I’d like to see new collaborations between funders that are looking at the big environmental agendas, and hopefully establish a pool of funds among a few like-minded foundations or individual donors. Such a funding pool should award a few grants a year for the best high-risk, high-impact ideas to beat the deadline we have on the earth.

I’d also like to see funders encouraging NGOs to think in riskier terms. The current excessive focus on accountability and on measuring and reporting project impact is having a somewhat negative effect on the way that NGOs plan their activities: they are becoming excessively concerned about not ‘over-promising’ or ‘over-committing themselves’. In the end, the projects they submit lack ambition and bold vision. We need to help reverse this trend by enabling an environment of creativity, boldness and risk-taking. A task for foundations themselves is to be more explicit about their agenda for risk; we need a new wave of risk-taking attitudes. But risk-taking is not just about spending more money in larger projects; it is also about being cleverer about the key leverage points, filling in eventual organizational gaps when a major niche is still empty, etc. I would like to see this issue of risk and big ideas being more prominent in the sector.
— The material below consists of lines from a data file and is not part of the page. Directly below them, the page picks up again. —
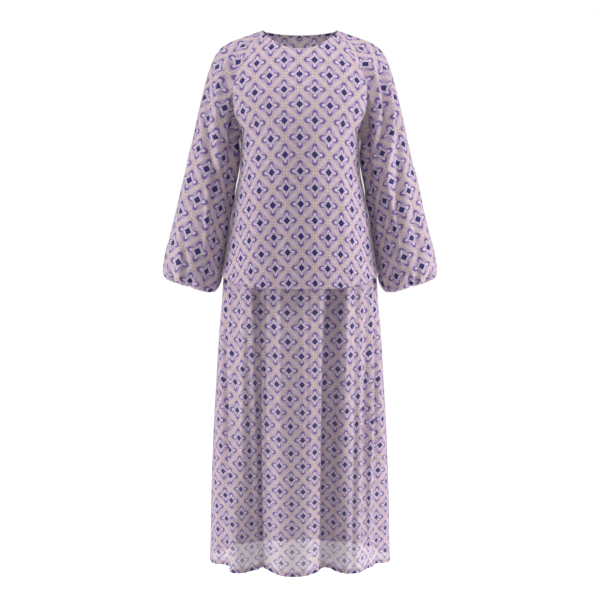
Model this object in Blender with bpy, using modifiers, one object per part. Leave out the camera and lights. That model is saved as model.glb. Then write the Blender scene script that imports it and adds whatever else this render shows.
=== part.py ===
"""Baju kurung: a loose raglan blouse with full gathered sleeves, over a long flared skirt.

Metres, +Z up. The front faces -Y. The origin is the middle of the neck opening, where the
wearer's neck and shoulders hold the set up. Left and right are the wearer's: left is +X.
"""
import math
from collections import namedtuple

import bmesh
import bpy
from mathutils import Vector

# Cloth walls, and the gap that two sewn pieces keep along their seam.
WALL = 0.0012
BAND_WALL = 0.0020
SEAM_GAP = 0.0004

# How finely the sheets are divided.
RAGLAN_STEPS = 18
SHOULDER_STEPS = 4
SLEEVE_AROUND = 2 * RAGLAN_STEPS + SHOULDER_STEPS
CAP_STEPS = 5
PANEL_ACROSS = 14
SKIRT_ACROSS = 36
SKIRT_DOWN = 12

# Gathers: how many, and how far they stand in and out.
CUFF_GATHERS = 10
CUFF_GATHER_DEPTH = 0.0042
WAIST_GATHERS = 9
WAIST_GATHER_DEPTH = 0.0035

# A gather stands out by an even share of its depth, and by a share that swings round the cuff.
GATHER_EVEN = 0.8
GATHER_SWING = 0.2
GATHER_START = 0.7

# The turned casings that hold the elastic, and how far they stay off the edge they are sewn to.
CUFF_CASING_HEIGHT = 0.014
CUFF_CASING_GAP = 0.0010
WAISTBAND_HEIGHT = 0.036
WAISTBAND_GAP = 0.0012

# Powers by which folds fade towards a side seam, and grow down the blouse and in the skirt's hem.
SEAM_FADE = 6
BLOUSE_FOLD_GROWTH = 1.5
HEM_LIFT_GROWTH = 4

# The neckline bows out and up by this much over the shoulder, between the two raglan seams.
SHOULDER_SWELL = Vector((0.0045, 0.0, 0.0055))

# The place on the sleeve's rows whose direction from the first row a cap line takes as it arrives.
ARRIVAL_PLACE = 0.25

# A panel's section: its middle (y, z), its seam edge (x, y, z), the angle in degrees that half of it
# turns through, and the power by which its height runs from the middle's to the edge's.
PanelRow = namedtuple("PanelRow", "mid_y mid_z edge_x edge_y edge_z spread bow")

RAGLAN_END = 8
BLOUSE_FRONT_ROWS = (
    PanelRow(-0.078, -0.029, 0.0925, -0.012, 0.0162, 75, 2.1),  # neckline
    PanelRow(-0.086, -0.052, 0.1083, -0.036, -0.0064, 66, 2.0),
    PanelRow(-0.095, -0.078, 0.1243, -0.050, -0.0303, 60, 2.0),
    PanelRow(-0.105, -0.106, 0.1402, -0.061, -0.0589, 58, 2.0),
    PanelRow(-0.114, -0.136, 0.1580, -0.068, -0.0943, 58, 2.0),
    PanelRow(-0.121, -0.168, 0.1680, -0.069, -0.1317, 60, 2.0),
    PanelRow(-0.126, -0.200, 0.1680, -0.061, -0.1709, 64, 2.0),  # fullest chest
    PanelRow(-0.129, -0.228, 0.1612, -0.040, -0.2072, 74, 2.0),
    PanelRow(-0.131, -0.254, 0.1533, 0.000, -0.2454, 90, 2.0),  # underarm
    PanelRow(-0.133, -0.300, 0.1522, 0.000, -0.2960, 90, 2.0),
    PanelRow(-0.135, -0.342, 0.1544, 0.000, -0.3345, 90, 2.0),
    PanelRow(-0.138, -0.390, 0.1627, 0.000, -0.3780, 90, 2.4),
    PanelRow(-0.144, -0.455, 0.1755, 0.000, -0.4470, 90, 3.0),
    PanelRow(-0.150, -0.515, 0.1844, 0.000, -0.5034, 90, 4.0),
    PanelRow(-0.157, -0.574, 0.1928, 0.000, -0.5573, 90, 5.0),
    PanelRow(-0.162, -0.625, 0.1976, 0.000, -0.5933, 90, 5.6),  # hem
)
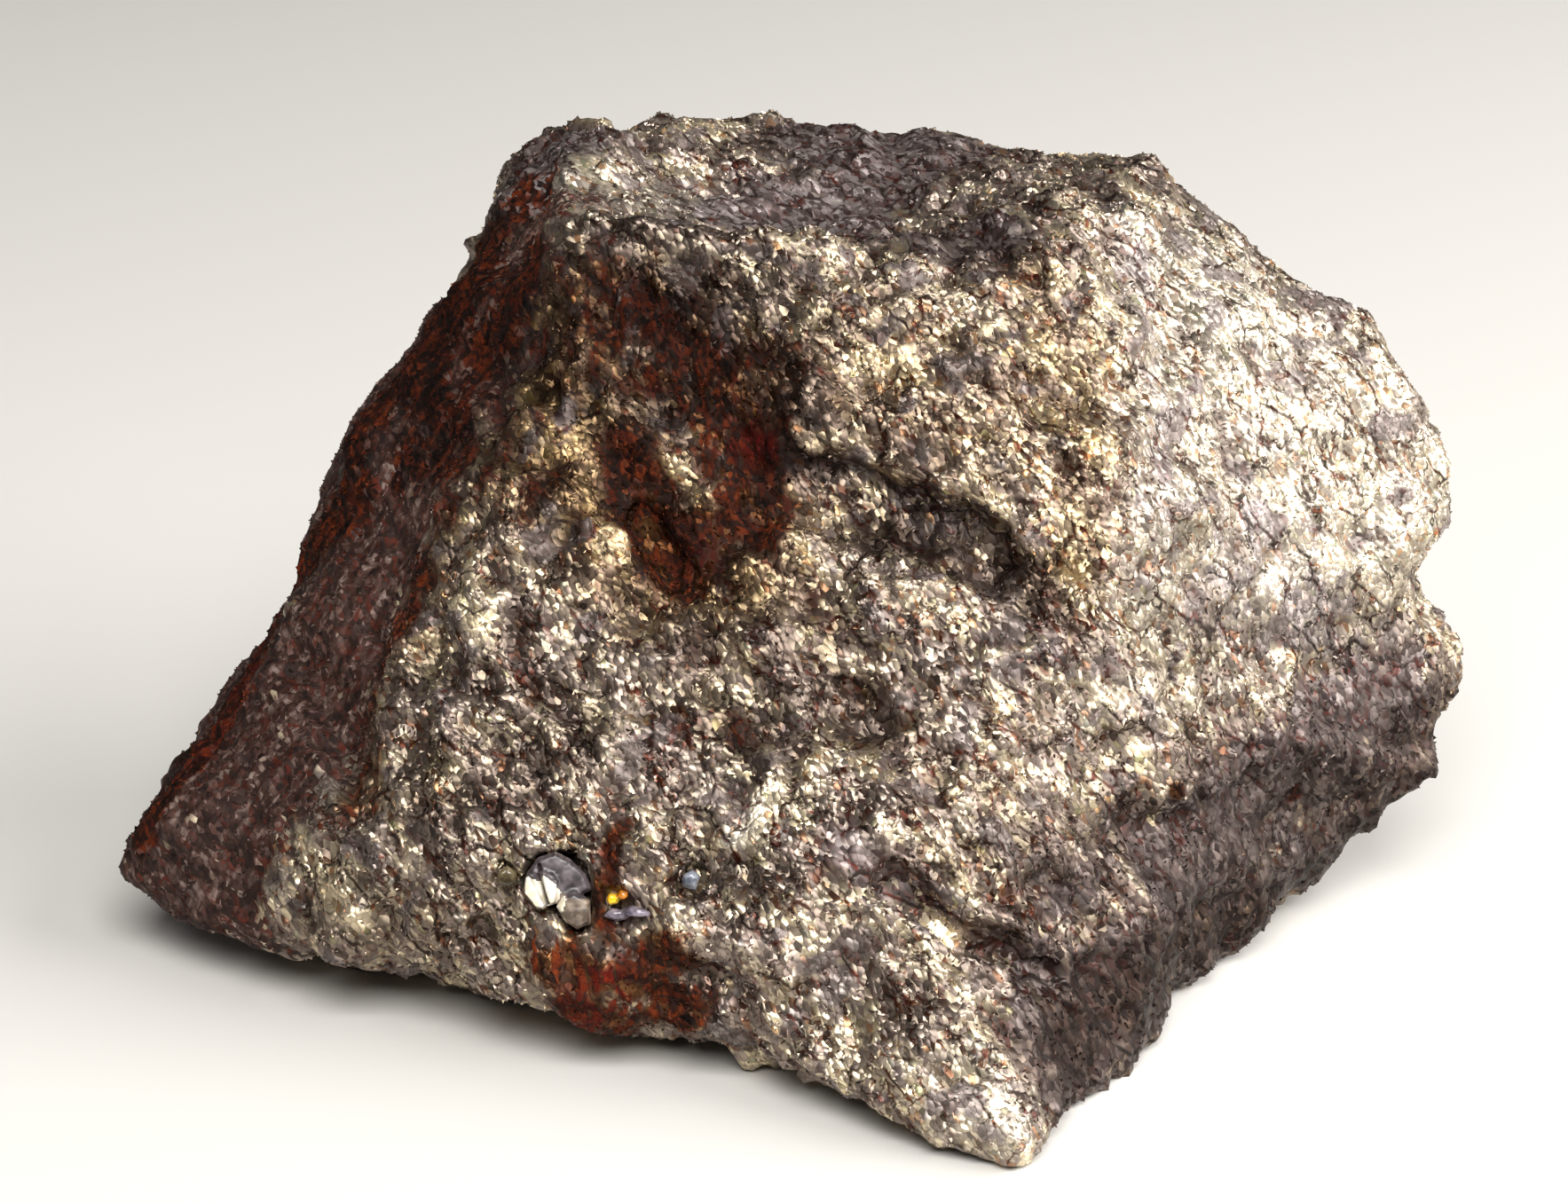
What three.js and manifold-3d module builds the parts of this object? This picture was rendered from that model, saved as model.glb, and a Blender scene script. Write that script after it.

We must find new ways of tackling difficult issues like subsidies, which are essential to the various destruction patterns we see. Tackling subsidies is one opportunity to act at a global scale. That’s one example of something that could be dealt with as a collaborative. Maybe we won’t control the World Trade Organization’s Doha round, but we must ensure that if Doha goes forward, phasing out the subsidies that support destructive practices is one of the main items in the agenda. At this time of over-indebtedness in the developed world and of concern over carbon emissions, for example, it seems to us that fossil fuel subsidies are not only an anachronism but an absurdity. The time is ripe for advocating a phasing out of such subsidies, and philanthropy should collaborate in order to enable NGOs to carry out that advocacy successfully.